## START Materials provided
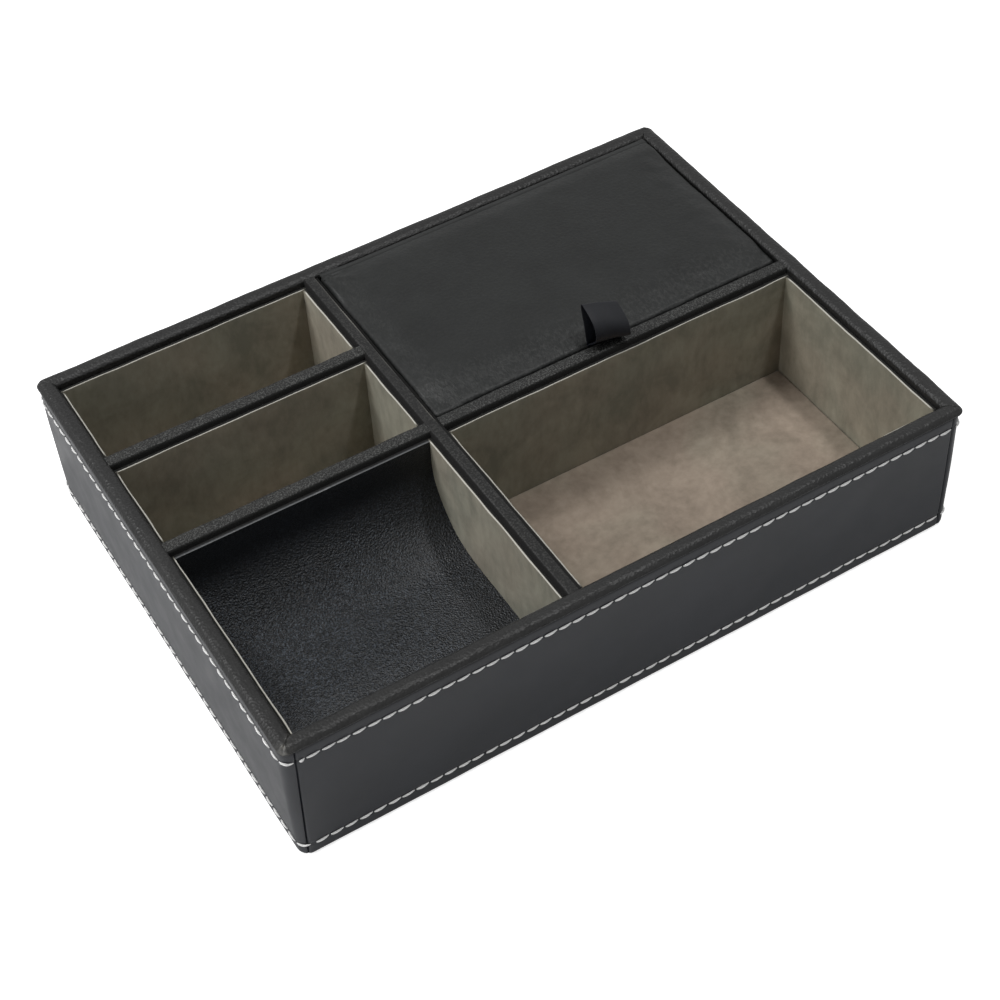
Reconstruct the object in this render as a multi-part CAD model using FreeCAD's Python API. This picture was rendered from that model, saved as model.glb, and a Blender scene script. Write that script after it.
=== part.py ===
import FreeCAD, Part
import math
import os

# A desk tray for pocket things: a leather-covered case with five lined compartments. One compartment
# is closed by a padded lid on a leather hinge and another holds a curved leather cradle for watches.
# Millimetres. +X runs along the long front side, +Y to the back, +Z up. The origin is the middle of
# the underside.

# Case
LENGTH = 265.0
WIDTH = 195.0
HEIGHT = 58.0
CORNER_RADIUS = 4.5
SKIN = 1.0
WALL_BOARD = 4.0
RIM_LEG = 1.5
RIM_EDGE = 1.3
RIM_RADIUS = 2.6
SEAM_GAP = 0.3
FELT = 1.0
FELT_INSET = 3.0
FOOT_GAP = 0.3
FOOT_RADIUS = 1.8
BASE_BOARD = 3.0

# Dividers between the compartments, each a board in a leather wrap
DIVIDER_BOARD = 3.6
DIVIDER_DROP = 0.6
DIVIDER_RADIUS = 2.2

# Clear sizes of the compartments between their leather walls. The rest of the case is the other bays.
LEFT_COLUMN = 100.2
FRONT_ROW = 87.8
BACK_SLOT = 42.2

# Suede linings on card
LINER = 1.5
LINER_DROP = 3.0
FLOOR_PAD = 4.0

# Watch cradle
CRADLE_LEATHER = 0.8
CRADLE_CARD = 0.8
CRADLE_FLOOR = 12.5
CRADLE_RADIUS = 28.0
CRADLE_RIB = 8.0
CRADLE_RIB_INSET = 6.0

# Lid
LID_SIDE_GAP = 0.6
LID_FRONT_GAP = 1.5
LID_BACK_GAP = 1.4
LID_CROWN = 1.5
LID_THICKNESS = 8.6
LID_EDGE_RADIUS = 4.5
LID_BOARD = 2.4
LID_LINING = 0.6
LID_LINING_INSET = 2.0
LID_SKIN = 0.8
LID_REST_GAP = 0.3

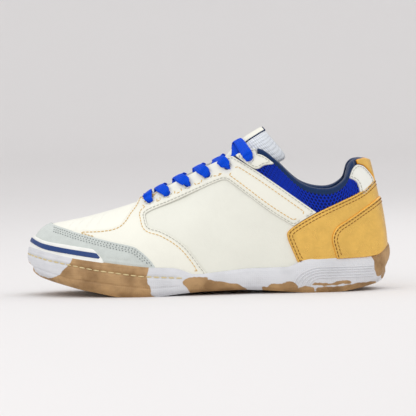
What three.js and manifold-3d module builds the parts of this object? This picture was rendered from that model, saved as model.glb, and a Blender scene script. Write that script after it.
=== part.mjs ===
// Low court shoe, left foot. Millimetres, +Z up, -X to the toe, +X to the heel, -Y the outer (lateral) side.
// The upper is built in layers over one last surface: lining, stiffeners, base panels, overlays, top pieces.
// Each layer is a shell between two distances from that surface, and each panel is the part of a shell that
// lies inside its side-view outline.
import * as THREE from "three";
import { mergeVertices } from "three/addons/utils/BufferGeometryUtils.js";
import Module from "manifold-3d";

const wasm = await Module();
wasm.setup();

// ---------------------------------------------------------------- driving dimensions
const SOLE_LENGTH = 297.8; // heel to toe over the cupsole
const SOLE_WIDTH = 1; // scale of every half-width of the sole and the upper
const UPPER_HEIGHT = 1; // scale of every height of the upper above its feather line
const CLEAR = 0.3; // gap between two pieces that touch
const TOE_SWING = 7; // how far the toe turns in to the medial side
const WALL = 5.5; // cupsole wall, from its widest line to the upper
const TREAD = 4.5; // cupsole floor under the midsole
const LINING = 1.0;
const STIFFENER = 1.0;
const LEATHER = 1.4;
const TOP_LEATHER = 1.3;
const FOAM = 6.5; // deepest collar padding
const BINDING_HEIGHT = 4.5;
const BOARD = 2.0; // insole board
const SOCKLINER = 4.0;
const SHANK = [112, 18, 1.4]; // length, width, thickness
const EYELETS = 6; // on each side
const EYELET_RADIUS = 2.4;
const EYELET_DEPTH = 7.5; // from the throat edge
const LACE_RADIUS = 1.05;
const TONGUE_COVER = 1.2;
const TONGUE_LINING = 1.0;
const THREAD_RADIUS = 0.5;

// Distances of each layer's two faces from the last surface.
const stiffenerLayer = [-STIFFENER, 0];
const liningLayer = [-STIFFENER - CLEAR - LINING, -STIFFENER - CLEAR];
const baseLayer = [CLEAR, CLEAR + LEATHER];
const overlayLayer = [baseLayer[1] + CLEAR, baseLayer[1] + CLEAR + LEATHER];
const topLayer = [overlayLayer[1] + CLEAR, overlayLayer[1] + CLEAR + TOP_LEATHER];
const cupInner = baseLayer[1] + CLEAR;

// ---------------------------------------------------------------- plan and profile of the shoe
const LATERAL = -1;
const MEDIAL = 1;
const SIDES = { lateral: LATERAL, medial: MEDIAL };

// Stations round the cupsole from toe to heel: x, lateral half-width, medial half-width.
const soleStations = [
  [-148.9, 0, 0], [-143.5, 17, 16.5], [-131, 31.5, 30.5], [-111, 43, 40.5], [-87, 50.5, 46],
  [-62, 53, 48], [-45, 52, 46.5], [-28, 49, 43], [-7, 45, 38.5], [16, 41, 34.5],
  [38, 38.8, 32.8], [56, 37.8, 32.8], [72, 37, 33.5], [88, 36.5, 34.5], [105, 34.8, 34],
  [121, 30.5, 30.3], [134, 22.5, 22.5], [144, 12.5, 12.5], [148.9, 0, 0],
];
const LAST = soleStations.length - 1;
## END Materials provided
## START Materials provided
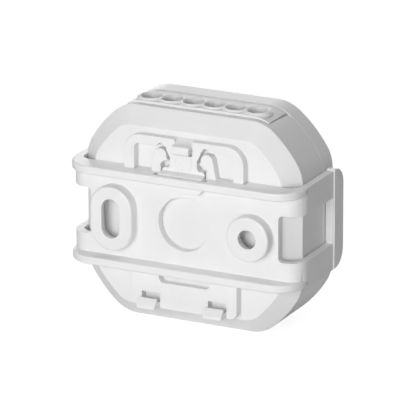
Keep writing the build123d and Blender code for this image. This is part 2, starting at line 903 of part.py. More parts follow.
## END Materials provided
Can you repeat, word for word, every line above from the one containing "What three.js and" down to the one containing "wasm.setup();", including both?

What three.js and manifold-3d module builds the parts of this object? This picture was rendered from that model, saved as model.glb, and a Blender scene script. Write that script after it.
=== part.mjs ===
// Low court shoe, left foot. Millimetres, +Z up, -X to the toe, +X to the heel, -Y the outer (lateral) side.
// The upper is built in layers over one last surface: lining, stiffeners, base panels, overlays, top pieces.
// Each layer is a shell between two distances from that surface, and each panel is the part of a shell that
// lies inside its side-view outline.
import * as THREE from "three";
import { mergeVertices } from "three/addons/utils/BufferGeometryUtils.js";
import Module from "manifold-3d";

const wasm = await Module();
wasm.setup();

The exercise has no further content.